Skeeter Bronson (Adam Sandler) is a handyman at a hotel his father once owned. When Skeeter's dad sold it to Mr. Nottingham (Richard Griffiths), it was with the proviso that Skeeter would one day become manager, but unfortunately, the job is given to Skeeter's main nemesis Kendall (Guy Pearce). But Skeeter's luck is about to change. While babysitting for his niece and nephew (Laura Ann Kesling and Jonathan Morgan Heit), Skeeter starts telling them bedtime stories that come to life the next day, using characters from his real life, including the kids and their mom's best friend, Jill (Keri Russell). Set in Medieval Times, Ancient Greece, the Old West -- and even outer space -- the stories usually show Skeeter triumphing over the bad guys like The Booger Monster and Sir Buttkiss. And beware of raining gum balls; it's that kind of movie.
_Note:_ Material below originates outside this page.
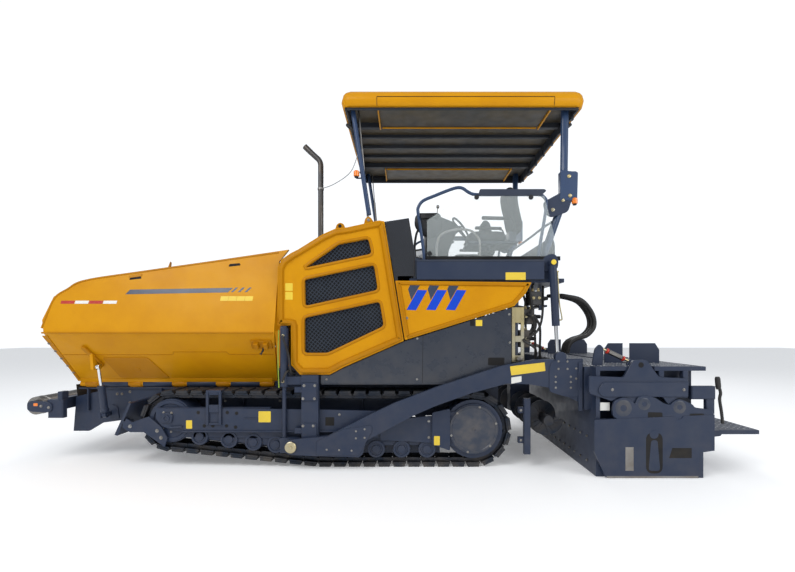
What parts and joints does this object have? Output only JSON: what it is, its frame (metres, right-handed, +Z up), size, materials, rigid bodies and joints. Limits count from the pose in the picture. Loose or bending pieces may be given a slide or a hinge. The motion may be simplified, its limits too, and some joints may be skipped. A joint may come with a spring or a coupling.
{
  "type": "asphalt paver",
  "caption": "Tracked asphalt paver with folding hopper wings, slat conveyors, spreading augers, a canopied operator's deck and a towed screed with sliding extensions.",
  "frame": {"origin": "on the ground, under the middle of the overall length, on the machine's centre plane", "axes": "+X towards the screed at the rear, -X towards the hopper at the front, -Y to the machine's left, +Z up"},
  "size_m": [7.48, 3, 3.85],
  "materials": {
    "machine_yellow": "satin",
    "frame_blue": "satin",
    "post_blue": "satin",
    "hood_slate": "gloss",
    "black_plastic": "matte",
    "grille_mesh": "matte",
    "track_rubber": "matte",
    "worn_steel": "worn",
    "rod_chrome": "polished",
    "engine_iron": "cast",
    "clear_glass": "clear",
    "seat_fabric": "woven"
  },
  "bodies": {
    "tractor": {"main_frame": "frame_blue", "conveyor": "worn_steel", "hopper_bulkhead": "machine_yellow", "engine_block": "engine_iron", "hood": "hood_slate", "exhaust_pipe": "worn_steel", "operator_platform": "frame_blue", "control_console": "black_plastic", "roof": "machine_yellow", "roof_frame": "post_blue", "auger_hanger": "frame_blue", "track_left": "track_rubber", "track_frame_left": "frame_blue", "track_scraper_left": "frame_blue", "side_cover_left": "machine_yellow", "side_grille_left": "grille_mesh", "rear_side_panel_left": "machine_yellow", "lower_side_panel_left": "frame_blue", "seat_left": "seat_fabric", "side_glass_left": "clear_glass", "guard_rail_left": "black_plastic", "guide_post_left": "frame_blue", "track_right": "track_rubber", "track_frame_right": "frame_blue", "track_scraper_right": "frame_blue", "side_cover_right": "machine_yellow", "side_grille_right": "grille_mesh", "rear_side_panel_right": "machine_yellow", "lower_side_panel_right": "frame_blue", "seat_right": "seat_fabric", "side_glass_right": "clear_glass", "guard_rail_right": "black_plastic", "guide_post_right": "frame_blue"},
    "push_beam": {"push_beam": "frame_blue"},
    "screed": {"screed_body": "frame_blue", "tow_arm_left": "frame_blue", "tow_arm_right": "frame_blue"},
    "push_roller_left": {"push_roller_left": "worn_steel"},
    "push_roller_right": {"push_roller_right": "worn_steel"},
    "wing_left": {"hopper_wing_left": "machine_yellow"},
    "wing_barrel_left": {"wing_cylinder_left": "black_plastic"},
    "wing_rod_left": {"wing_rod_left": "rod_chrome"},
    "wing_right": {"hopper_wing_right": "machine_yellow"},
    "wing_barrel_right": {"wing_cylinder_right": "black_plastic"},
    "wing_rod_right": {"wing_rod_right": "rod_chrome"},
    "tow_left": {"tow_point_left": "frame_blue"},
    "tow_right": {"tow_point_right": "frame_blue"},
    "lift_barrel_left": {"lift_cylinder_left": "black_plastic"},
    "lift_rod_left": {"lift_rod_left": "rod_chrome"},
    "lift_barrel_right": {"lift_cylinder_right": "black_plastic"},
    "lift_rod_right": {"lift_rod_right": "rod_chrome"},
    "extension_left": {"screed_extension_left": "frame_blue"},
    "step_left": {"rear_step_left": "frame_blue"},
    "auger_left": {"auger_left": "worn_steel"},
    "extension_right": {"screed_extension_right": "frame_blue"},
    "step_right": {"rear_step_right": "frame_blue"},
    "auger_right": {"auger_right": "worn_steel"}
  },
  "joints": [
    {"name": "push_beam_swivel", "type": "hinge", "parent": "tractor", "child": "push_beam", "pos_m": [-3.47, 0, 0.6], "axis": [0, 0, 1], "range_deg": [-4, 4]},
    {"name": "push_roller_left_spin", "type": "hinge", "parent": "push_beam", "child": "push_roller_left", "pos_m": [-3.645, -0.56, 0.595], "axis": [0, 1, 0], "continuous": true},
    {"name": "push_roller_right_spin", "type": "hinge", "parent": "push_beam", "child": "push_roller_right", "pos_m": [-3.645, 0.56, 0.595], "axis": [0, 1, 0], "continuous": true},
    {"name": "wing_left_fold", "type": "hinge", "parent": "tractor", "child": "wing_left", "pos_m": [-2.2, -0.8, 0.81], "axis": [1, 0, 0], "range_deg": [0, 38]},
    {"name": "wing_cylinder_left_tilt", "type": "hinge", "parent": "tractor", "child": "wing_barrel_left", "pos_m": [-2.92, -0.95, 0.5], "axis": [1, 0, 0], "range_deg": [0, 18.54]},
    {"name": "wing_cylinder_left_stroke", "type": "slide", "parent": "wing_barrel_left", "child": "wing_rod_left", "axis": [0, -0.207, 0.9783], "range_m": [-0.1673, 0]},
    {"name": "wing_right_fold", "type": "hinge", "parent": "tractor", "child": "wing_right", "pos_m": [-2.2, 0.8, 0.81], "axis": [-1, 0, 0], "range_deg": [0, 38]},
    {"name": "wing_cylinder_right_tilt", "type": "hinge", "parent": "tractor", "child": "wing_barrel_right", "pos_m": [-2.92, 0.95, 0.5], "axis": [-1, 0, 0], "range_deg": [0, 18.54]},
    {"name": "wing_cylinder_right_stroke", "type": "slide", "parent": "wing_barrel_right", "child": "wing_rod_right", "axis": [0, 0.207, 0.9783], "range_m": [-0.1673, 0]},
    {"name": "tow_left_level", "type": "slide", "parent": "tractor", "child": "tow_left", "axis": [0, 0, 1], "range_m": [0, 0.25]},
    {"name": "tow_right_level", "type": "slide", "parent": "tractor", "child": "tow_right", "axis": [0, 0, 1], "range_m": [0, 0.25]},
    {"name": "screed_lift", "type": "hinge", "parent": "tow_left", "child": "screed", "pos_m": [-0.855, 0, 0.24], "axis": [0, -1, 0], "range_deg": [0, 6]},
    {"name": "lift_cylinder_left_tilt", "type": "hinge", "parent": "tractor", "child": "lift_barrel_left", "pos_m": [1.765, -1.206, 2.08], "axis": [0, 1, 0], "range_deg": [0, 7.99]},
    {"name": "lift_cylinder_left_stroke", "type": "slide", "parent": "lift_barrel_left", "child": "lift_rod_left", "axis": [0.0526, 0, -0.9986], "range_m": [-0.2741, 0]},
    {"name": "lift_cylinder_right_tilt", "type": "hinge", "parent": "tractor", "child": "lift_barrel_right", "pos_m": [1.765, 1.206, 2.08], "axis": [0, 1, 0], "range_deg": [0, 7.99]},
    {"name": "lift_cylinder_right_stroke", "type": "slide", "parent": "lift_barrel_right", "child": "lift_rod_right", "axis": [0.0526, 0, -0.9986], "range_m": [-0.2741, 0]},
    {"name": "extension_left_slide", "type": "slide", "parent": "screed", "child": "extension_left", "axis": [0, -1, 0], "range_m": [0, 1.1]},
    {"name": "step_left_fold", "type": "hinge", "parent": "extension_left", "child": "step_left", "pos_m": [3.31, -0.75, 0.4], "axis": [0, -1, 0], "range_deg": [0, 90]},
    {"name": "auger_left_spin", "type": "hinge", "parent": "tractor", "child": "auger_left", "pos_m": [1.72, -0.6, 0.486], "axis": [0, 1, 0], "continuous": true},
    {"name": "extension_right_slide", "type": "slide", "parent": "screed", "child": "extension_right", "axis": [0, 1, 0], "range_m": [0, 1.1]},
    {"name": "step_right_fold", "type": "hinge", "parent": "extension_right", "child": "step_right", "pos_m": [3.31, 0.75, 0.4], "axis": [0, -1, 0], "range_deg": [0, 90]},
    {"name": "auger_right_spin", "type": "hinge", "parent": "tractor", "child": "auger_right", "pos_m": [1.72, 0.6, 0.486], "axis": [0, 1, 0], "continuous": true}
  ],
  "couplings": [
    {"joint": "wing_cylinder_left_tilt", "follows": "wing_left_fold", "ratio": 0.48255},
    {"joint": "wing_cylinder_left_stroke", "follows": "wing_left_fold", "m_per_rad": -0.25069},
    {"joint": "wing_cylinder_right_tilt", "follows": "wing_right_fold", "ratio": 0.48255},
    {"joint": "wing_cylinder_right_stroke", "follows": "wing_right_fold", "m_per_rad": -0.25069},
    {"joint": "tow_right_level", "follows": "tow_left_level", "ratio": 1},
    {"joint": "lift_cylinder_left_tilt", "follows": "screed_lift", "ratio": 1.3149},
    {"joint": "lift_cylinder_left_stroke", "follows": "screed_lift", "m_per_rad": -2.6077},
    {"joint": "lift_cylinder_right_tilt", "follows": "screed_lift", "ratio": 1.3149},
    {"joint": "lift_cylinder_right_stroke", "follows": "screed_lift", "m_per_rad": -2.6077}
  ]
}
Adam Sandler's teaming with Disney is an inspired idea since his humor has always had a juvenile, Jerry Lewis-style flavor -- even in his more adult-oriented comedies. Leaving the gross-out comedy behind this time, Sandler proves he is a perfect fit for this kind of harmless, rather broad PG-formula family flick that should prove to be loads of fun for the youngest audience members. He's a riot in some of the get-ups he is forced to wear,coming off best in the Ancient Greece sequence. Keri Russell is sweet and attractive as a foil for a lot of Sandler's hijinks, while Courteney Cox, as Skeeter's uptight sister, is given virtually nothing to do in the mom role. The kids are cute in a Disney Channel kind of way, but often seem a little precocious for their own good. Work colleagues are played rather one dimensionally by Pearce and Griffiths, but they all seem to be having fun inhabiting various stereotypical characters in the stories. Teresa Palmer is lovely as the owner's daughter and the innocent object of Skeeter's affections.
Director Adam Shankman (Hairspray) brings lots of color and verve to the film but knows what Sandler fans expect -- even in a kids comedy. Giving the film a necessary light touch, he ably moves it along through the various set pieces and special effects sequences that are required to bring all these imaginative shenanigans to life. Similar in many ways to Ben Stiller's Night at the Museum, the production values of the bedtime stories at the film's center don't seem to be as elaborate or technically savvy as they might have been with a larger budget. Still, the cast seems to be having a great time, and it's all in the name of some harmless fun that parents should feel safe taking their kids to this holiday season.
Hollywood.com rated this film 3 stars.